1. An improved method for producing a stone dental cast comprising the steps of: a. placing a thin wet, mixed dental stone layer onto dental impression surface, said mixed dental stone layer being sufficiently thin to capture detail of said impression surface and said mixed dental stone layer being sufficiently thin to maintain open core of impression cavity, b. allowing complete cure of said mixed dental stone layer, then, c. pouring sufficiently more mixed stone to make a complete cast.

2. An improved method of forming a stone dental cast comprising the steps of:

a) attaching dental stone veneer onto internal surface of dental impression, said dental stone veneer being sufficiently thin to capture said dental impression detail and said dental stone veneer being sufficiently thin to make a coreless fill of said dental impression;

b) allowing full cure of said dental stone veneer;

c) pouring wet, mixed dental stone into said dental impression, and into contact with said dental stone veneer, whereby, a dimensionally exact cast is produced.

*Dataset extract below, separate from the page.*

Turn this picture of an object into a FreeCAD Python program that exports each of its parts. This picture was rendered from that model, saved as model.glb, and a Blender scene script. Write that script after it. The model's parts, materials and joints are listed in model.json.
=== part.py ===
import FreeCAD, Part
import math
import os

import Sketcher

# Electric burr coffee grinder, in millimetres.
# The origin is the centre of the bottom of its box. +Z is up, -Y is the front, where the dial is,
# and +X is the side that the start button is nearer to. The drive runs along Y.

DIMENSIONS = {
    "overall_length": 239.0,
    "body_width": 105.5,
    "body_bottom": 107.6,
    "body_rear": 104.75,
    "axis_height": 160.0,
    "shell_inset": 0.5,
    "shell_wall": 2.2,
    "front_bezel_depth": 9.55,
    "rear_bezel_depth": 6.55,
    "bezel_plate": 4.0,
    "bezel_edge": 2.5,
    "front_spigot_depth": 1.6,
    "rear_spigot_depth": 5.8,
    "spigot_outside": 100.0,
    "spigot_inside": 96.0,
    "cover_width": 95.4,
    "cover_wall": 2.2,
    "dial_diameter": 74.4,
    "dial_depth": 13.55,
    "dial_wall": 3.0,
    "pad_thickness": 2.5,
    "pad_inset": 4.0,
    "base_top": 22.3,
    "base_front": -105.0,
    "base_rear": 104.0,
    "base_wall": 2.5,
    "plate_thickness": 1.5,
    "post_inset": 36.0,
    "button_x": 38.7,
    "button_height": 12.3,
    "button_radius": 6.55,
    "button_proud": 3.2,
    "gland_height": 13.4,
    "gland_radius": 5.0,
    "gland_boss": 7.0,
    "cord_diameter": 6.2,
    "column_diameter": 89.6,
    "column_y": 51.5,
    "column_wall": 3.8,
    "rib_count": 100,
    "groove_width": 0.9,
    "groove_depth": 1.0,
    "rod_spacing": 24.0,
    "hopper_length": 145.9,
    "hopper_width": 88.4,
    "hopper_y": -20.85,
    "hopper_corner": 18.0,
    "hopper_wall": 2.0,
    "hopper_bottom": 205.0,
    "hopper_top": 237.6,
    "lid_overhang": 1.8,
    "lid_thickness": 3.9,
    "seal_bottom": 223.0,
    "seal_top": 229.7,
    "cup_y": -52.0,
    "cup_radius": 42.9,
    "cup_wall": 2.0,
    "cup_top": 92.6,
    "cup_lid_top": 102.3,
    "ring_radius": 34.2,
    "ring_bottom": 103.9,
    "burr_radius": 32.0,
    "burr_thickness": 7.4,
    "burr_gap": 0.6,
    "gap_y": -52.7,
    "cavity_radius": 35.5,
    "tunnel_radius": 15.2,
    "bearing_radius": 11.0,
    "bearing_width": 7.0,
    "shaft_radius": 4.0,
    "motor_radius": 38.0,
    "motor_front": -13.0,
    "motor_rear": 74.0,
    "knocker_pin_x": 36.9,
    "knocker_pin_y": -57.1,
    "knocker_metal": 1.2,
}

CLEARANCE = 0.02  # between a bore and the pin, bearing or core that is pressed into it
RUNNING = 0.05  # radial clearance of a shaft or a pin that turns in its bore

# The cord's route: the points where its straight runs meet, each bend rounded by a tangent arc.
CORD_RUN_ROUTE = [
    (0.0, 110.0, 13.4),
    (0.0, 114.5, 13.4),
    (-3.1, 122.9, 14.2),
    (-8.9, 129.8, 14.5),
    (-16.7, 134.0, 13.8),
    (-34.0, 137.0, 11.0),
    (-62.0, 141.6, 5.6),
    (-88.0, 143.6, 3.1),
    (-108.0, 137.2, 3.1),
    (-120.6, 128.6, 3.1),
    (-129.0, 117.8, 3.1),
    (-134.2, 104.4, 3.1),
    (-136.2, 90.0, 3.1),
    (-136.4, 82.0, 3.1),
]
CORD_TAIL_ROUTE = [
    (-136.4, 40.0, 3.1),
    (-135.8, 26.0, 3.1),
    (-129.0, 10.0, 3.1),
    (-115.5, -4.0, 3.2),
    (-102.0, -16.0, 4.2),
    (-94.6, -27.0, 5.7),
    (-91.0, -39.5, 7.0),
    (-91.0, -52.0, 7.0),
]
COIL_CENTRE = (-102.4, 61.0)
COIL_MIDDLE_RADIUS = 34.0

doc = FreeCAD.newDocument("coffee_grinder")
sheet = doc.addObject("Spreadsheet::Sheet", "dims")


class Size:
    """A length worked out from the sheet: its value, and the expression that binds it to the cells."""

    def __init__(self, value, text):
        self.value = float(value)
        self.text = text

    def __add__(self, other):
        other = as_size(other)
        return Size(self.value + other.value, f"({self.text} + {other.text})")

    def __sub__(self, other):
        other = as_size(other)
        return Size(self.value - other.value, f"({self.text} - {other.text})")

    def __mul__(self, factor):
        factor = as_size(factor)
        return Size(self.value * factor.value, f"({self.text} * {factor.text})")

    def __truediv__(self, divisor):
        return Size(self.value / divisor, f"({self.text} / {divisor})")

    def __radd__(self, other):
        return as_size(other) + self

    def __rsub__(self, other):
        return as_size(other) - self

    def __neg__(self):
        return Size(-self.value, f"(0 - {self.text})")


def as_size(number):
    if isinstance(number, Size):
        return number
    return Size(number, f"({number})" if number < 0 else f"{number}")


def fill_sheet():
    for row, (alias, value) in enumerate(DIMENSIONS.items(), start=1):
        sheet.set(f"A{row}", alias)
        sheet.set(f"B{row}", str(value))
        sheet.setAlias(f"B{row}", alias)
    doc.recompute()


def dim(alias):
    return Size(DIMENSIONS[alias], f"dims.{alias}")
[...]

3. An improved method for producing a stone cast comprising the step of: applying a stone layer to the internal surface of impression material, whereas said stone layer is sufficiently thin to capture detail of said impression material, and further whereas said stone layer is sufficiently thin to maintain open chamber of impression cavity, and allowing full set of said stone layer, whereby adding wet, mixed stone juxtaposed to said impression material and said stone layer, sets to form an accurate cast.

4. A method according to claim 3, wherein said impression material replicates oral structure.

5. A method according to claim 3, wherein said impression material replicates an ear canal.

6. A method according to claim 3, wherein said impression material replicates an eye structure.